The risk for Democrats in doing so is analogous to the peril Republican leaders faced in embracing the Tea Party movement. While the anger and energy that drive the Occupy Wall Street crowd could help mobilize the Democratic base for 2012, it could alienate mainstream voters.
While Americans may be angry at their banks, it is unlikely most of them would support the OWS movement’s unclear, but clearly radical, prescription for change.
“We don’t want higher standards of living. We want better standards of living,” one speaker at a New York protest said, according to a posting on occupywallstreet.org. “The only sense in which we are communists is that we care for the commons. The commons of nature. The commons of what is privatized by intellectual property. The commons of biogenetics. For this and only for this we should fight.”
Whatever that means, leading Democrats now seem to agree.
On Monday, the executive director of the Democratic Congressional Campaign Committee sent an e-mail to supporters, blasting Republican House Majority Leader Eric Cantor for referring to the protesters as “mobs.”
“Mobs?” Robby Mook wrote. “That must be what Republicans refer to as the middle class, or maybe the millions of unemployed Americans across the country.”
He then invited Democrats to sign a petition that read: “Protestors
President Barack Obama and House Minority Leader Nancy Pelosi have also weighed in, expressing common cause with some of the protesters’ gripes, while keeping their distance from them.
“The American people understand that not everybody has been following the rules; that Wall Street is an example of that … A lot of folks who are doing the right thing aren’t rewarded, and a lot of folks who aren’t doing the right thing are rewarded,” Mr. Obama said last week. “That’s going to express itself politically in 2012 and beyond until people feel like once again we’re getting back to some old-fashioned American values.”

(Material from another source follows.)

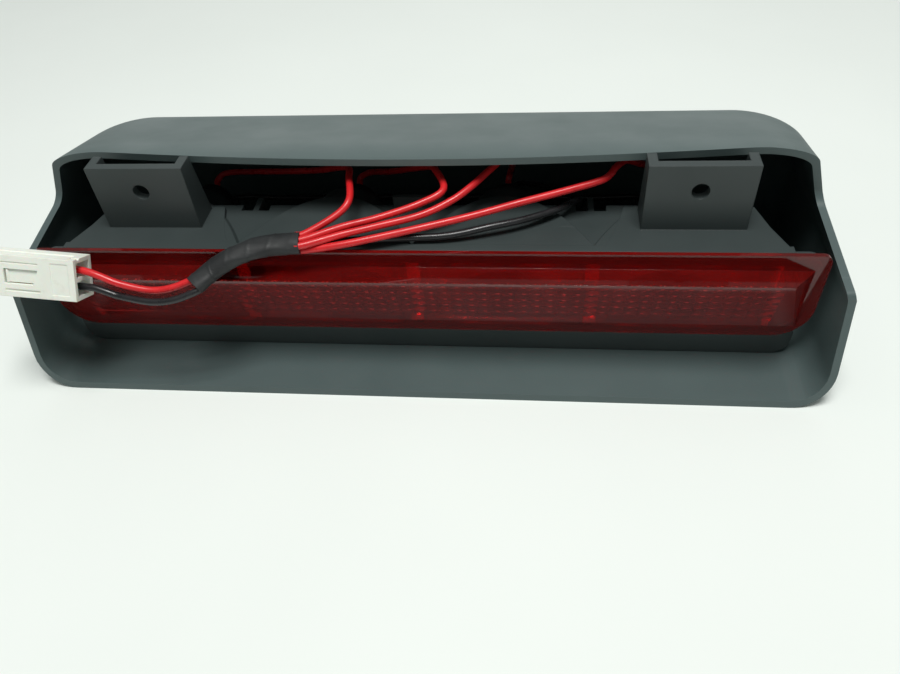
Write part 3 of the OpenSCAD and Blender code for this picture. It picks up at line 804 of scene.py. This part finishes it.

Republicans, however, have been just as dismissive of the Occupy Wall Street movement as Democrats seemed to have been when Tea Party protests started multiplying in 2009. Candidates for the GOP presidential nomination have been particularly effusive in rejecting the demonstrators.
Georgia businessman Herman Cain, who has emerged as the newest Tea Party favourite in the GOP race, charged on Sunday that the protesters are “anti-American.”
“To protest Wall Street and the bankers is saying that you’re anti-capitalism,” Mr. Cain said.
“Part of it is jealousy,” added Mr. Cain, who is black. “My parents, they never played the victim card. My parents never said, ‘We hope that the rich people lose something so we can get something.’ No, my dad’s idea was, ‘I want to work hard enough so I can buy a Cadillac – not take somebody else’s.’
Former House speaker Newt Gingrich, whose nomination bid is lagging, also chimed in with harsh words for the protesters and Mr. Obama – indeed, lumping the two together.
“The sad thing is, this is a natural product of Obama’s class warfare,” Mr. Gingrich said, in reference to the President’s tough new populist stand. “We have had a strain of hostility to free enterprise and, frankly, a strain of hostility to classic America starting in our academic institutions … I regard the Wall Street protesters as a natural outcome of a bad education system teaching them really dumb ideas.”
The Republican contenders are likely to take up this theme when they meet for their next debate on Tuesday night in New Hampshire. Democrats are just as likely to continue their push in support of the Occupy Wall Street movement as Mr. Obama’s jobs bill comes up in the Senate this week.
More and more, it looks like the centre will be an orphan in 2012.